Practical Considerations
Accuracy requires that the LLM only relies on the retrieved chunks. The system includes explicit instructions to cite the retrieved context and discourages using any external data. Sensitive sources remain off-limits. An additional mode for interactive Q&A lets users refine their query with a follow-up question or escalate to a human if the bot fails.
How to Handle Follow-up Questions
Q1. What strategies reduce hallucinations when the LLM has only partial context?
One approach is to strictly instruct the LLM to answer only from the retrieved chunks. Adding sub-context sections and requiring the LLM to cite them helps reduce speculation. Another method is to apply a re-check system that compares the LLM output against a reference source for consistency. If there is a discrepancy, the answer is flagged or corrected.
Q2. How can the team ensure that only those with the right privileges view certain knowledge base documents?
A permissions layer filters relevant chunks during retrieval. The query includes user access tokens, and the backend checks the user’s authorization before sending the chunk to the LLM. A fine-grained access control mechanism at the vector database level is also possible, ensuring only authorized embeddings are returned.
Q3. How is the system updated with new documents without retraining the entire model?
A pipeline periodically runs to ingest newly added or edited documents. The embedding generation step applies the same model to the new chunks and merges them into the existing vector index. The LLM remains the same, as it only needs relevant context from the updated embeddings.
Q4. How would you handle conflicting sources or multiple possible answers?
An aggregation step can rank candidate answers by confidence.
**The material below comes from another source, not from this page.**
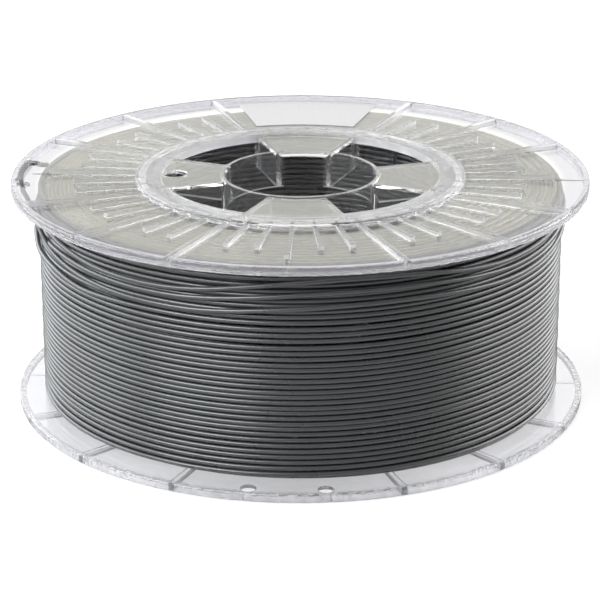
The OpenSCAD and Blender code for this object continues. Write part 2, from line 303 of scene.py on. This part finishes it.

The system can also present multiple relevant chunks and let the LLM merge or compare them. If conflicts persist, the user can be prompted to clarify or escalate to human support. Performance metrics can track how often contradictions happen.
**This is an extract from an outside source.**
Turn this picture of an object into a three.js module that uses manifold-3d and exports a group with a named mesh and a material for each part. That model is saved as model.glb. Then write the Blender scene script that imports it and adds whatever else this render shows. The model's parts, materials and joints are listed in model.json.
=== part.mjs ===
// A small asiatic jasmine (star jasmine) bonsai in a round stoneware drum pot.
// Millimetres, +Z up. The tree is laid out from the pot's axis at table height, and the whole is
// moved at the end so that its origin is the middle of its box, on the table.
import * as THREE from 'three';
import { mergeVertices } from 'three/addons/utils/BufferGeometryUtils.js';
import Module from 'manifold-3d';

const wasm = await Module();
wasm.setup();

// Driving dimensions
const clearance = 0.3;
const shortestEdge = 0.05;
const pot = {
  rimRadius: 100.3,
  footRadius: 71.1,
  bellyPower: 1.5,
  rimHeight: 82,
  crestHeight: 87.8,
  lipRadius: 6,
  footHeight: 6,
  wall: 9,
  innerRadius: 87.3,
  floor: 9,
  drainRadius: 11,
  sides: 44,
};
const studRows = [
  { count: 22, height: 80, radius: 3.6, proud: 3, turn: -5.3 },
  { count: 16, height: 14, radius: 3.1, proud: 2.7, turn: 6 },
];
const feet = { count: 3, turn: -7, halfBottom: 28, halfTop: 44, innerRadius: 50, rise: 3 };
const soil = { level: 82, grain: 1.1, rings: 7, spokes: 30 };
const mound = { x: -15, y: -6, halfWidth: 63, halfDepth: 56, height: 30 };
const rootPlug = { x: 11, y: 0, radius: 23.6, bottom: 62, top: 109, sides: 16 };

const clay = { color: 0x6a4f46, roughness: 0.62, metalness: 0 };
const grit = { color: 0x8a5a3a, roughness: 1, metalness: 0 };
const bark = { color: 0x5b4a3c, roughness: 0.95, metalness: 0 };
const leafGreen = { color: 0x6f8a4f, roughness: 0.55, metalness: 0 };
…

Q5. What steps would you take to improve document quality if user feedback shows repeated inaccuracies?
A document evaluation pipeline can flag entries with poor user feedback. A separate app reads these flagged items and runs an LLM-based judge to extract reasons for the errors. The app then auto-generates suggestions for rewriting. A dedicated team or automated rewriting mechanism can update the documents. The pipeline re-ingests these improved documents and updates the embeddings.
Q6. How would you keep the system scalable for hundreds of thousands of queries each month?
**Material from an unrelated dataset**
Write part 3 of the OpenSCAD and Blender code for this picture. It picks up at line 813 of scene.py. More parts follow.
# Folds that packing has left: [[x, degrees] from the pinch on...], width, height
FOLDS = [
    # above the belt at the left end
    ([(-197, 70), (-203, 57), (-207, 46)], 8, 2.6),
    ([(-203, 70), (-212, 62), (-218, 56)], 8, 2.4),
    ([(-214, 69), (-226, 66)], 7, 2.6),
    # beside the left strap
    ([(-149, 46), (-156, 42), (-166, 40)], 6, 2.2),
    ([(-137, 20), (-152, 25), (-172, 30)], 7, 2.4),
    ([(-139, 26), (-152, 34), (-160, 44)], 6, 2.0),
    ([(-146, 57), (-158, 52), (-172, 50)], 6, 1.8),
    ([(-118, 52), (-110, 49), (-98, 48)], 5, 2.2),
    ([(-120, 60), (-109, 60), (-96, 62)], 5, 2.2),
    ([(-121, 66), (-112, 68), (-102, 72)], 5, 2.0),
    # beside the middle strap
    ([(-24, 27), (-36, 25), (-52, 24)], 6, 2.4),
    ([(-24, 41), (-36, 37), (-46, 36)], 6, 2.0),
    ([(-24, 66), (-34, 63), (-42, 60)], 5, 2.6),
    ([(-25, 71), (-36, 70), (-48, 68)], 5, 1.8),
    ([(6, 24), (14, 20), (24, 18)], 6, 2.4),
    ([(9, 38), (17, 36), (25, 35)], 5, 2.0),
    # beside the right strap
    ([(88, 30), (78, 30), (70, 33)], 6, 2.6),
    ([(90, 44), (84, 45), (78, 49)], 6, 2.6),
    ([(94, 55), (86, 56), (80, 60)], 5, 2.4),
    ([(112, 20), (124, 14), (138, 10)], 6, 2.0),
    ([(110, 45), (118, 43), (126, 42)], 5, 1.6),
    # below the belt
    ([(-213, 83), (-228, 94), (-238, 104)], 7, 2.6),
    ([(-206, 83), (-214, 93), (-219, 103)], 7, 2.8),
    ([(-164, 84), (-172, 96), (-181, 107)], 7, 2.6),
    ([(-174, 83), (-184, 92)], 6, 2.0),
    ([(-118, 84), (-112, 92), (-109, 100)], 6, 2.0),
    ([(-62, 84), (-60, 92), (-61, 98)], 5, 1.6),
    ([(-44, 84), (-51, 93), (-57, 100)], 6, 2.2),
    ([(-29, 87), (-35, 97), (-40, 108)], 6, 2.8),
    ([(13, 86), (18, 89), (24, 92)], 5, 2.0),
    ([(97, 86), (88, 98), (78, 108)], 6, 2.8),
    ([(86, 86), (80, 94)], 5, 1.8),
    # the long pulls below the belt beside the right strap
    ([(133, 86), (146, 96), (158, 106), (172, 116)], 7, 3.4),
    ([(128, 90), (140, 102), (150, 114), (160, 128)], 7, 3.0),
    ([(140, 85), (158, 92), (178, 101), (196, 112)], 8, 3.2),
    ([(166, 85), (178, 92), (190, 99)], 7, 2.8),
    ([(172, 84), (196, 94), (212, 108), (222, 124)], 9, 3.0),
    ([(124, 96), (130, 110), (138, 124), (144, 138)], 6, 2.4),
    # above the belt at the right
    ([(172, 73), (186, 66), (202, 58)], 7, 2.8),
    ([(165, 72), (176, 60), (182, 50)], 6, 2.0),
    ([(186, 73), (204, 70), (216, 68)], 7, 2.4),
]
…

A distributed Spark job handles large volumes of documents during ingestion. A load-balanced microservice or serverless functions respond to user queries in parallel. The vector database scales horizontally by sharding embedding indexes across nodes. Caching frequent or recent queries can reduce retrieval time for hot data. If the LLM usage spikes, container orchestration with autoscaling can spin up more replicas to handle load.
Q7. How would you approach cost optimization for LLM calls?
Batch queries wherever possible. Cache repeated or similar questions. Track usage by grouping queries under the same use case or department, then set usage limits. Encourage partial reuse of embeddings for near-duplicate queries. Explore open-source or in-house LLMs for internal data to reduce API cost overhead.
Q8. How do you validate the performance of the overall pipeline beyond user feedback?
An offline evaluation run picks representative queries and checks retrieval accuracy. Synthetic questions can also measure how well the system handles edge cases. Each retrieval output is compared against a curated “golden” answer set. Continuous integration tests can run these checks whenever the pipeline updates data sources or modifies the retrieval logic. This ensures stable performance and quick regression detection.